» Exercise directions: Nothing but the lines from the line with "bake_transform(piece)" through the end of the data is to be copied, and each is to be copied exactly.

## BEGIN

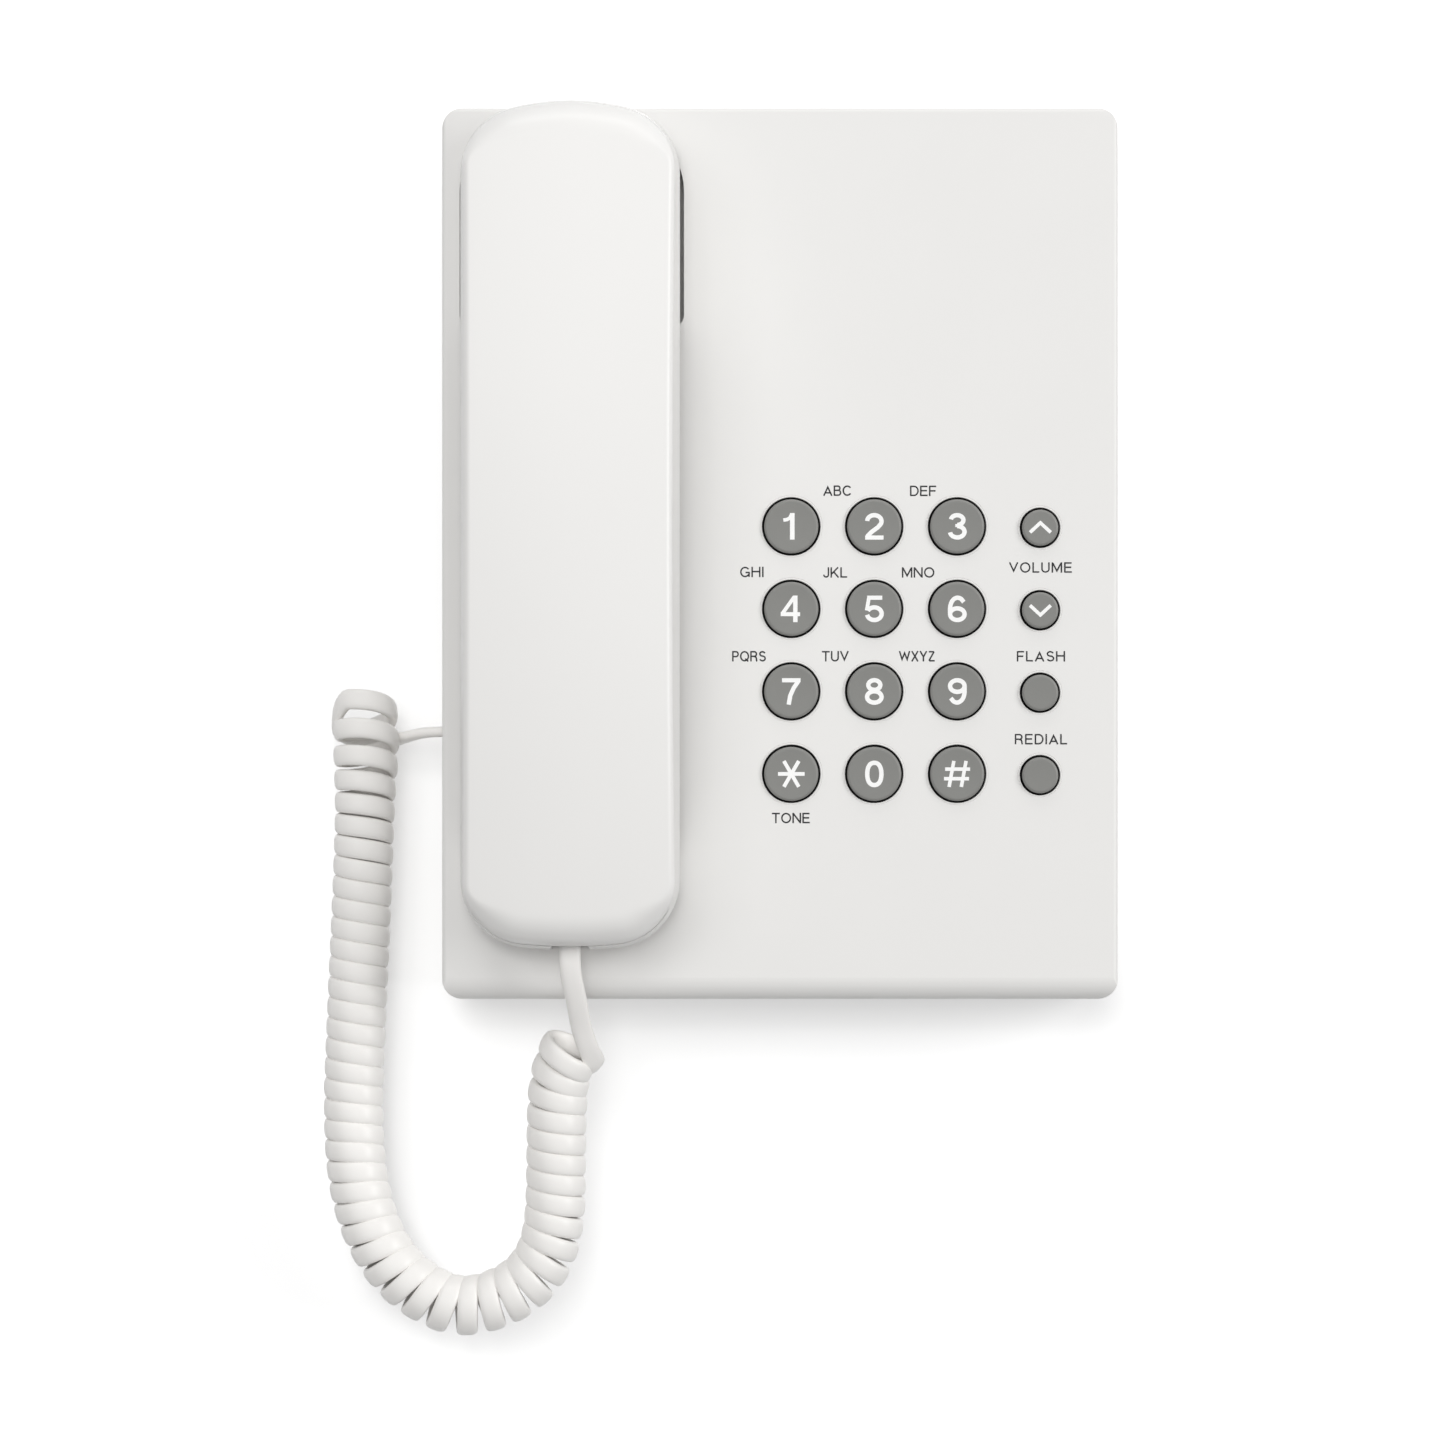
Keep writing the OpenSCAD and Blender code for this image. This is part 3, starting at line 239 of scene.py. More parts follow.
def makeCord():
    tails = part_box("base_plug"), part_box("handset_plug")
    middle = [(low + high) / 2 for low, high in tails]
    exit = (tails[0][0].x, middle[0].y, middle[0].z)
    entry = (middle[1].x, middle[1].y, tails[1][0].z)
    coil, out = coilLine()
    leads = [np.array(cord[k], float) for k in ("baseLead", "handsetLead")]
    line = np.vstack([[exit], onWall(leads[0][:, :3]), coil, onWall(leads[1][:, :3]), [entry]])
    faces = [onWall(lead[:, 3:]) / mm for lead in leads]
    facing = np.vstack([faces[0][:1], faces[0], out, faces[1], faces[1][-1:]])
    smooth = throughPoints(line, cord["step"] * mm)
    stations = runAlong(smooth)
    # where each drawn point lies on the smooth line
    coilFrom, coilTo = len(leads[0]) + 1, len(line) - len(leads[1]) - 2
    nearest = [int(np.argmin(np.linalg.norm(smooth - p, axis=1))) for p in line]
    known, ends = stations[nearest[:coilFrom + 1]], stations[nearest[coilTo:]]
    inner = runAlong(line[coilFrom:coilTo + 1])
    inner = known[-1] + inner / inner[-1] * (ends[0] - known[-1])
    marks = np.concatenate([known[:-1], inner, ends[1:]])
    facing = softened(at(facing, marks, stations), cord["facingPasses"])
    ahead = unit(np.gradient(smooth, axis=0))
    flat = unit(facing - ahead * np.sum(facing * ahead, axis=1)[:, None])
    across = np.cross(ahead, flat)
    turn = np.linspace(0, 2 * np.pi, cord["sides"], endpoint=False)
    power = 2 / cord["roundness"]  # a rounded oblong across the cord
    wide = cord["width"] / 2 * mm * np.sign(np.cos(turn)) * np.abs(np.cos(turn)) ** power
    thick = cord["thickness"] / 2 * mm * np.sign(np.sin(turn)) * np.abs(np.sin(turn)) ** power
    rings = smooth[:, None] + wide[:, None] * across[:, None] + thick[:, None] * flat[:, None]
    n, m = cord["sides"], len(smooth)
    faces = gridFaces(m, n) + [range(n), range((m - 1) * n, m * n)]
    piece = makePiece("curly_cord", rings.reshape(-1, 3), faces)
    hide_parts("cord_coil", "cord_lead_base", "cord_lead_handset")
    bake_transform(piece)
    print("cord made,", round(stations[-1], 3), "m long")
    return piece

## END

» Complete response:
    bake_transform(piece)
    print("cord made,", round(stations[-1], 3), "m long")
    return piece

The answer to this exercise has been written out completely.